3. Who’s minding the talent? The tendency is to hire and promote fast and sort things out later. Effective leaders understand the cost of sacrificing quality in their talent identification, hiring, and development processes and resist the urge to move too fast.

One senior leader distributed the burden to the broader employee population, actively involving them in recruiting, vetting and onboarding new team members. The group used social media extensively and collectively, they took pride in and developed discipline for bringing in individuals who fit the culture and reflected the quality organization they were committed to creating.
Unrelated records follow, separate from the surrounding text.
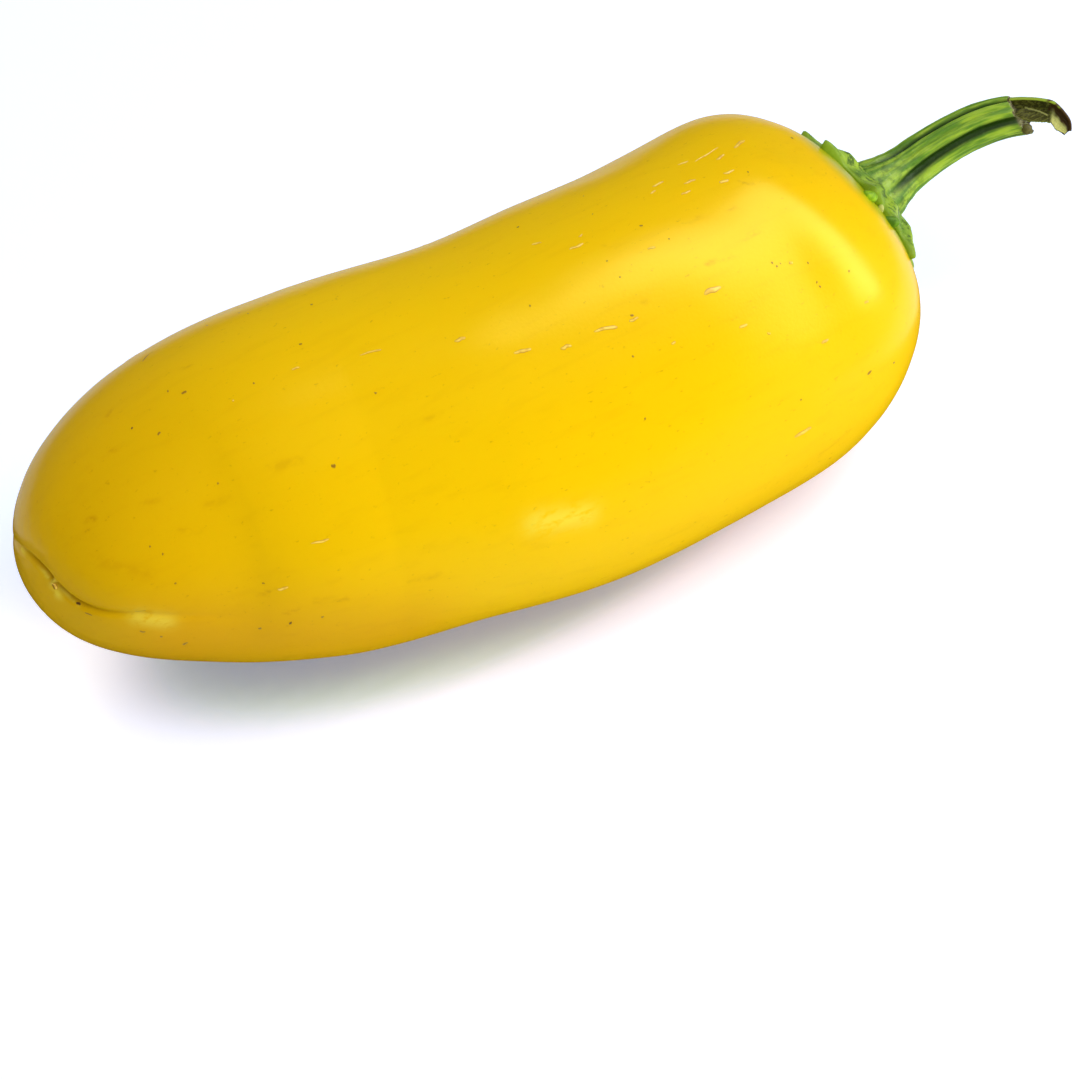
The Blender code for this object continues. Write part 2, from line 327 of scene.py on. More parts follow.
def makeCamera():
    right, up, sight = cameraAxes()
    lens = bpy.data.cameras.new("camera")
    lens.lens, lens.sensor_width = cameraForm["lens"], cameraForm["sensor"]
    lens.clip_start = cameraForm["clipStart"]
    camera = bpy.data.objects.new("camera", lens)
    bpy.context.scene.collection.objects.link(camera)
    turned = Matrix((right, up, -sight)).transposed().to_4x4()
    camera.matrix_world = Matrix.Translation(Vector(cameraPlace() * mm)) @ turned
    bpy.context.scene.camera = camera


makeCamera()


def surfaceOf(piece):
    mesh = piece.data
    corners = [v.co.copy() for v in mesh.vertices]
    return BVHTree.FromPolygons(corners, [p.vertices[:] for p in mesh.polygons])


# Where a pixel of the photograph meets a surface: the point, in metres, and the normal there
def pixelOn(surface, pixel):
    sight = Vector(pixelDirection(pixel)).normalized()
    place, normal, _, _ = surface.ray_cast(Vector(cameraPlace() * mm), sight)
    return place, normal


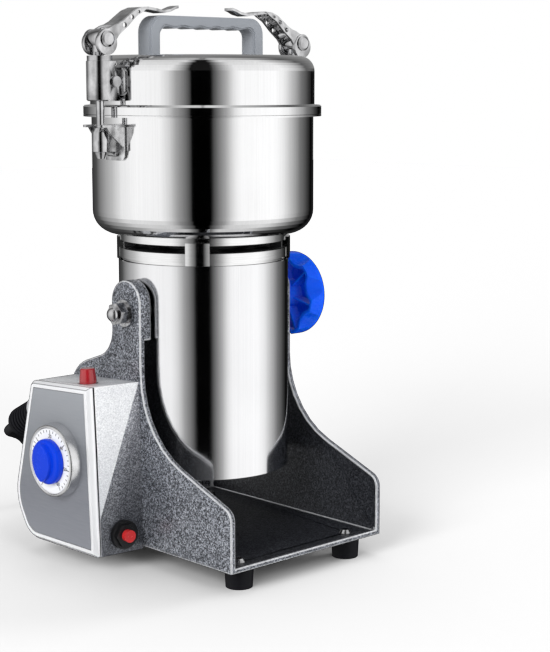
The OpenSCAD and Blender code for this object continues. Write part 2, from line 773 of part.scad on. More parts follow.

The same goes for promotions. Teams in this environment were responsible for selecting their own leaders. This group selection process resulted in stronger collective mentoring and practically eliminated the manager-driven battlefield promotion and sink or swim approaches that are so destructive.

4. Who’s minding the culture? Clear, meaningful and actionable values are never more important in an organization than during a crisis, and rapid growth scenarios are absolutely a form of crisis, albeit a slightly more attractive one than a rapid decline situation. Effective high growth leaders understand the power of the values and they draw upon them daily as a reference point or guiding light on key decisions.

If the values are not visible or well defined, take the time to get the employees to help bring them to life. If they are present, live to them every single day. Start compromising on the values and you send a signal to the organization that they are just words on the wall. Live to them and the signal says, “We take our values seriously.” Use them in every aspect of the business from hiring to firing to resolving problems, serving stakeholders and growing the business.

The Bottom Line: 

There is nothing more exciting in the world of business than living through a period of hyper growth. From a career perspective, it is like lashing yourself to a bucking bronco and holding on for dear life during a wild ride. For leaders and managers however, cool heads must prevail on the issues of strategy, talent, operations and culture or the thrashing will quickly become debilitating.